TO DO: Keep only the lines of the listing that include the word "More", and copy them.

THE INPUT:
━━━━━━━━━━━━━━━━

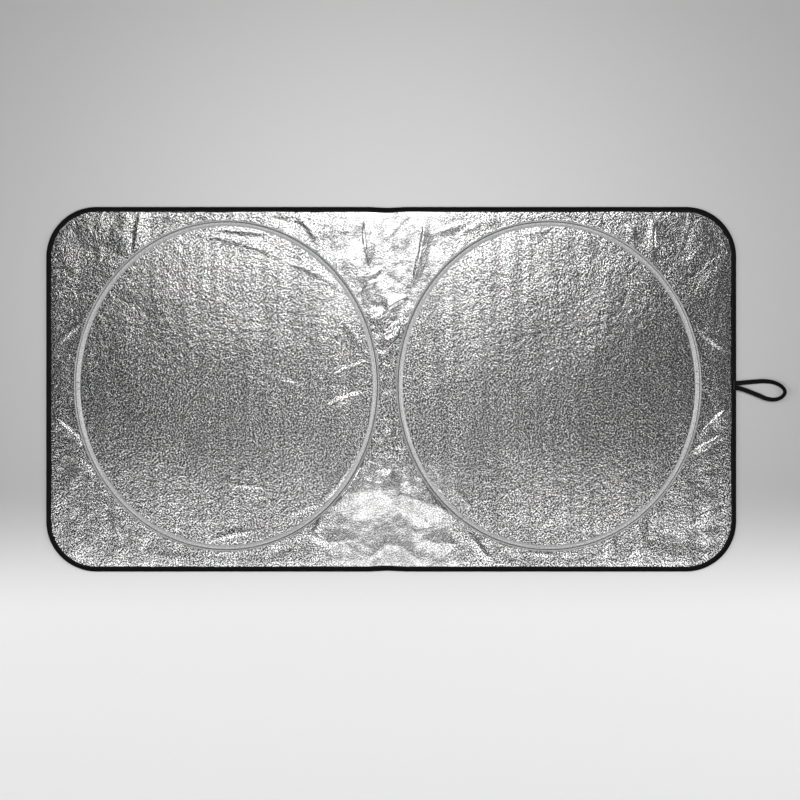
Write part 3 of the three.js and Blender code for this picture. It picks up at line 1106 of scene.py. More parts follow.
CREASES = (
    Crease(W, (-202, 372), (-149, 297), 1.4, 16, 4, 6),
    Crease(W, (-51, 384), (-36, 246), 2.6, 22, 5, -4),
    Crease(W, (53, 379), (4, 326), 0.6, 3, 16),
    Crease(W, (83, 382), (48, 206), 2.6, 22, 5, 5),
    Crease(W, (48, 196), (-12, 160), 3.0, 5, 16, -3),
    Crease(W, (92, 332), (188, 364), 1.1, 4, 18),
    Crease(W, (150, 330), (222, 368), 1.1, 4, 15),
    Crease(W, (-70, 240), (-10, 262), 2.4, 5, 14, -8),
    Crease(W, (-60, 205), (-20, 232), 2.2, 5, 10, 4),
    Crease(W, (40, -222), (-142, -240), 4.6, 64, 100),
    Crease(W, (138, -276), (10, -228), 4.4, 56, 54),
    Crease(W, (96, -212), (52, -258), 1.6, 22, 8, 3),
    Crease(W, (70, -340), (152, -346), 2.5, 27, 32),
    Crease(W, (-146, -344), (-64, -336), 2.5, 27, 32),
    Crease(W, (-44, -384), (-2, -350), 1.3, 20, 12, 3),
    Crease(W, (-14, -352), (38, -352), 1.3, 18, 12, 3),
    Crease(W, (26, -350), (66, -384), 1.3, 20, 12, 3),
    Crease(W, (60, -262), (92, -310), 2.2, 4, 12),
    Crease(W, (-143, -283), (-165, -330), 2.4, 15, 5),
    Crease(W, (-184, -318), (-110, -350), 2.4, 8, 12),
    Crease(W, (175, -315), (228, -385), 3.0, 4, 16),
    Crease(L, (-190, 384), (-207, 284), 1.7, 26, 4),
    Crease(L, (-220, 384), (-234, 276), 1.2, 26, 30),
    Crease(L, (-388, 78), (-294, 158), 2.0, 8, 6),
    Crease(L, (-392, -60), (-298, -142), 2.4, 7, 7),
    Crease(L, (-356, -142), (-270, -204), 2.1, 7, 7),
    Crease(L, (-262, -275), (-225, -345), 2.4, 16, 5),
    Crease(L, (-32, 344), (104, 336), 1.9, 4, 13),
    Crease(L, (-60, 330), (140, 268), 0.8, 24, 4, 8),
    Crease(L, (120, 274), (268, 200), 0.9, 20, 4, 5),
    Crease(L, (45, 46), (206, -12), 0.7, 5, 14, -6),
    Crease(L, (200, -58), (318, -14), 1.6, 8, 18, 8),
    Crease(L, (215, 12), (310, 54), 1.0, 5, 14, 4),
    Crease(L, (245, 159), (308, 63), 0.8, 4, 14, 3),
    Crease(L, (-9, -213), (96, -224), 0.8, 5, 12, 3),
    Crease(L, (110, -290), (222, -252), 1.1, 6, 14, 3),
    Crease(L, (-38, -340), (72, -318), 1.2, 12, 6, 4),
    Crease(L, (-36, -368), (48, -363), 1.6, 12, 5, 3),
    Crease(R, (-60, -368), (22, -374), 1.4, 10, 5, 3),
    Crease(R, (229, 376), (232, 268), 2.0, 4, 18),
    Crease(R, (168, 356), (190, 318), 2.0, 13, 4),
    Crease(R, (312, 137), (398, 70), 2.2, 6, 10),
    Crease(R, (322, -116), (404, -38), 2.4, 6, 8),
    Crease(R, (300, -155), (390, -103), 2.3, 6, 8),
    Crease(R, (300, -309), (388, -262), 2.2, 6, 14),
    Crease(R, (220, -282), (175, -380), 2.8, 16, 5),
    Crease(R, (154, -332), (104, -378), 2.4, 14, 5),
    Crease(R, (-66, 334), (8, 348), 1.0, 4, 14, -4),
    Crease(R, (-217, -213), (-158, -285), 1.0, 4, 14, 5),
    Crease(R, (-33, -327), (37, -250), 0.9, 4, 14, 3),
)


@dataclass(frozen=True)
class Crumple:
    """One size of the film's crumple.

    Attributes:
        cell: Size of its facets.
        outside: Height outside the hoops.
        inside: Height inside the hoops.
        waist: What its height is multiplied by at the fold.
        seed: Which pattern it is.
    """

    cell: float
    outside: float
    inside: float
    waist: float
    seed: int


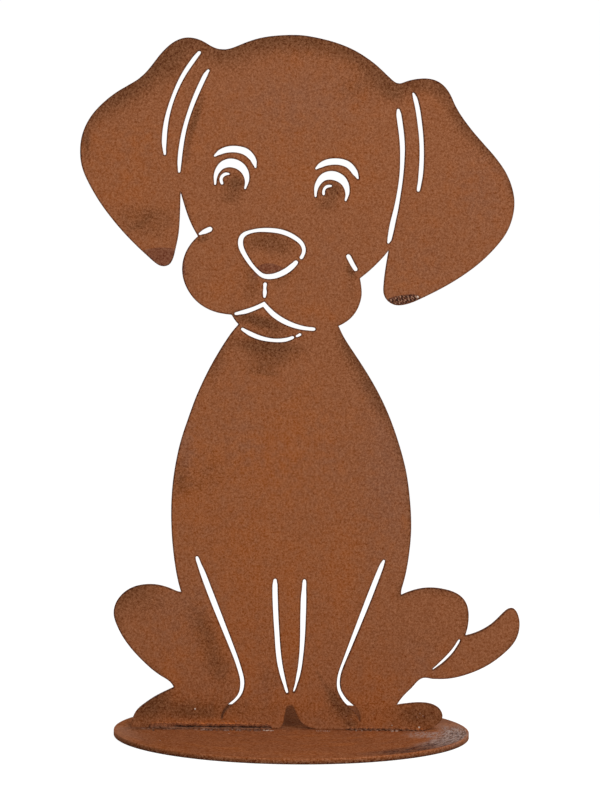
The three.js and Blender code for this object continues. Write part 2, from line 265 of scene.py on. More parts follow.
def left_of(ways):
    """Each way turned by a quarter turn to the left: (x, z) becomes (-z, x)."""
    return np.stack([-ways[:, 1], ways[:, 0]], axis=1)


def unit(ways):
    """Each way divided by its own length."""
    return ways / np.maximum(np.linalg.norm(ways, axis=1, keepdims=True), 1e-12)


side_out = np.empty(len(corner_places), dtype=int)
side_in = np.empty(len(corner_places), dtype=int)
side_out[side_start] = np.arange(len(side_start))
side_in[side_end] = np.arange(len(side_end))
chord = corner_places[side_end] - corner_places[side_start]
chord_length = np.linalg.norm(chord, axis=1)
way = unit(chord)
way_in, way_out = way[side_in], way[side_out]
cross = way_in[:, 0] * way_out[:, 1] - way_in[:, 1] * way_out[:, 0]
turn = np.arctan2(cross, (way_in * way_out).sum(axis=1))
is_corner = (np.abs(turn) > CORNER_TURN)[:, None]
tangent_in = np.where(is_corner, way_in, unit(way_in + way_out))
tangent_out = np.where(is_corner, way_out, unit(way_in + way_out))

bend_at_side = np.abs(turn[side_start]) + np.abs(turn[side_end])
soft_bend = np.minimum(bend_at_side, 2 * CORNER_TURN)
pieces_of_side = np.ceil(chord_length / BORDER_STEP + soft_bend / math.radians(40)).astype(int)
first_point = np.cumsum(pieces_of_side) - pieces_of_side
side_of_point = np.repeat(np.arange(len(pieces_of_side)), pieces_of_side)
share = (np.arange(len(side_of_point)) - first_point[side_of_point]) / pieces_of_side[side_of_point]
share = share[:, None]
handle = (HANDLE_SHARE * chord_length)[:, None]
knots = [
    corner_places[side_start],
    corner_places[side_start] + handle * tangent_out[side_start],
    corner_places[side_end] - handle * tangent_in[side_end],
    corner_places[side_end],
]
weights = [(1 - share) ** 3, 3 * (1 - share) ** 2 * share, 3 * (1 - share) * share**2, share**3]
border = sum(weight * knot[side_of_point] for weight, knot in zip(weights, knots))
sheet_low, sheet_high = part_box("dog_silhouette")
border = np.clip(border, [sheet_low.x, sheet_low.z], [sheet_high.x, sheet_high.z])

after = np.arange(len(border)) + 1
last_point = first_point + pieces_of_side - 1
after[last_point] = first_point[side_out[side_end]]
before = np.empty(len(border), dtype=int)
before[after] = np.arange(len(border))
print("the border has", len(border), "points now")

# %% [markdown]
# At each border point the way into the steel is the mean of its two sides' left hands, made longer at a
# corner so that lines carried inwards stay parallel to the cut.

# %% The way into the steel
MITRE_LEAST = 0.3  # keeps the mitre of a needle-sharp corner short

to_next = unit(border[after] - border)
from_last = to_next[before]
both_left = left_of(to_next) + left_of(from_last)
opening = 1 + (to_next * from_last).sum(axis=1, keepdims=True)
inwards = both_left / np.maximum(opening, MITRE_LEAST)


def steel_depth(places):
    """Signed distance of each (x, z) place from the nearest cut, positive in the steel, and the number of
    the border point nearest to it. The nearest border point is found first, then the nearest place on its
    two sides. The sign is that of the gap along the way into the steel there."""
    half_square = 0.5 * (border**2).sum(axis=1)
    blocks = np.array_split(places, max(1, len(places) // 2000))
    nearest = np.concatenate([np.argmin(half_square - block @ border.T, axis=1) for block in blocks])
    least = np.full(len(places), np.inf)
    depth = np.zeros(len(places))
    for first in (before[nearest], nearest):
        along = border[after[first]] - border[first]
        reach = places - border[first]
        foot = np.clip((reach * along).sum(axis=1) / (along**2).sum(axis=1), 0, 1)
        gap = reach - foot[:, None] * along
        within = (foot > 0) & (foot < 1)
        lean = np.where(within[:, None], left_of(along), both_left[nearest])
        size = np.linalg.norm(gap, axis=1)
        signed = np.where((gap * lean).sum(axis=1) > 0, size, -size)
        depth = np.where(size < least, signed, depth)
        least = np.minimum(size, least)
    return depth, nearest


# %% [markdown]
# The border is many loops: the outline, and one for each cut. Smudges like to follow the outline, so its
# own points are picked out here.

# %% The outline alone
def loop_numbers(next_point):
    """The least point number on each point's own loop. The jump doubles until it has gone all the way
    round."""
    least, jump = np.arange(len(next_point)), next_point.copy()
    for _ in range(math.ceil(math.log2(len(next_point)))):
        least = np.minimum(least, least[jump])
        jump = jump[jump]
    return least


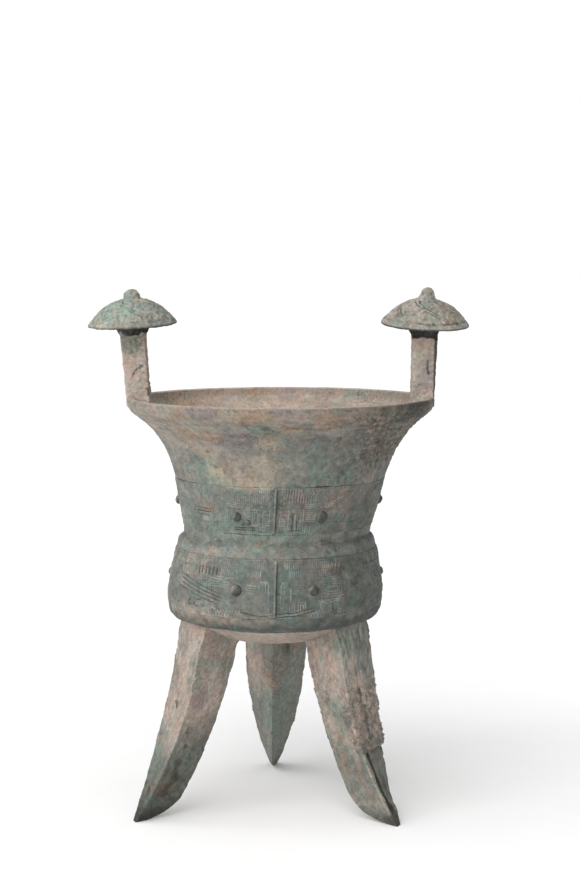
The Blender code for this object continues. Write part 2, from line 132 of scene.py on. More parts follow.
def add(material, kind, settings=(), links=()):
    """Adds a node, sets its properties and inputs, and links other nodes' outputs to its inputs."""
    node = material.node_tree.nodes.new(kind)
    for key, value in dict(settings).items():
        if isinstance(key, str) and hasattr(node, key):
            setattr(node, key, value)
        else:
            node.inputs[key].default_value = value
    for key, (source, output) in dict(links).items():
        material.node_tree.links.new(source.outputs[output], node.inputs[key])
    return node


def per(millimetres):
    """A texture scale that gives features of about this size."""
    return 1000 / millimetres


print("linear value of the sRGB grey #808080:", round(colour("#808080")[0], 3))

# %% [markdown]
# The floor is matt white card.

# %% Floor material
card = bpy.data.materials.new("matt white card")
card.use_nodes = True
shader = card.node_tree.nodes["Principled BSDF"]
shader.inputs["Roughness"].default_value = 0.9
coords = add(card, "ShaderNodeTexCoord")
fibres = add(card, "ShaderNodeTexNoise", {"Scale": per(40), "Detail": 3}, {"Vector": (coords, "Object")})
tone = add(card, "ShaderNodeMix", {"data_type": "RGBA", 6: colour("#fafafa"), 7: colour("#ffffff")},
           {0: (fibres, "Fac")})
card.node_tree.links.new(tone.outputs[2], shader.inputs["Base Color"])
floor.data.materials.append(card)
print("material of the floor:", card.name)

# %% [markdown]
# Patina is a stack of thin layers. Over the brown metal lies a grey-green skin, over that an earthy pink and buff
# crust from the soil, and in places malachite (green), cuprite (rust red), and dark or pale stains. Each layer's
# share at a point is stored on the mesh, and noise of the right grain frays its border. So a stain can be put in
# one place, and still looks grown. The real grains are a tenth of a millimetre to some centimetres wide. The finest
# ones would not show in the image, so grain and pits are drawn as coarse as they need to show.

# %% Layers of the patina
BLOTCHES, CLOUDS, DRIFT, GRAIN, PITS = 38, 12, 9, 2.2, 1.4


def layer(material, below, share, noise_part, tint, other, tone_mix, strength=0.8):
    """Lays one tinted layer over the colour below, where its share and the noise are high enough."""
    scaled = add(material, "ShaderNodeMath", {"operation": "MULTIPLY_ADD", 1: 2.2}, {0: noise_part, 2: share})
    cover = add(material, "ShaderNodeMapRange", {"interpolation_type": "SMOOTHSTEP", 1: 1.25, 2: 2.1, 4: strength},
                {0: (scaled, 0)})
    tinted = add(material, "ShaderNodeMix", {"data_type": "RGBA", 6: colour(tint), 7: colour(other)}, {0: tone_mix})
    return add(material, "ShaderNodeMix", {"data_type": "RGBA"}, {0: (cover, 0), 6: below, 7: (tinted, 2)})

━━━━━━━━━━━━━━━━

FINAL ANSWER:
Write part 3 of the three.js and Blender code for this picture. It picks up at line 1106 of scene.py. More parts follow.
The three.js and Blender code for this object continues. Write part 2, from line 265 of scene.py on. More parts follow.
The Blender code for this object continues. Write part 2, from line 132 of scene.py on. More parts follow.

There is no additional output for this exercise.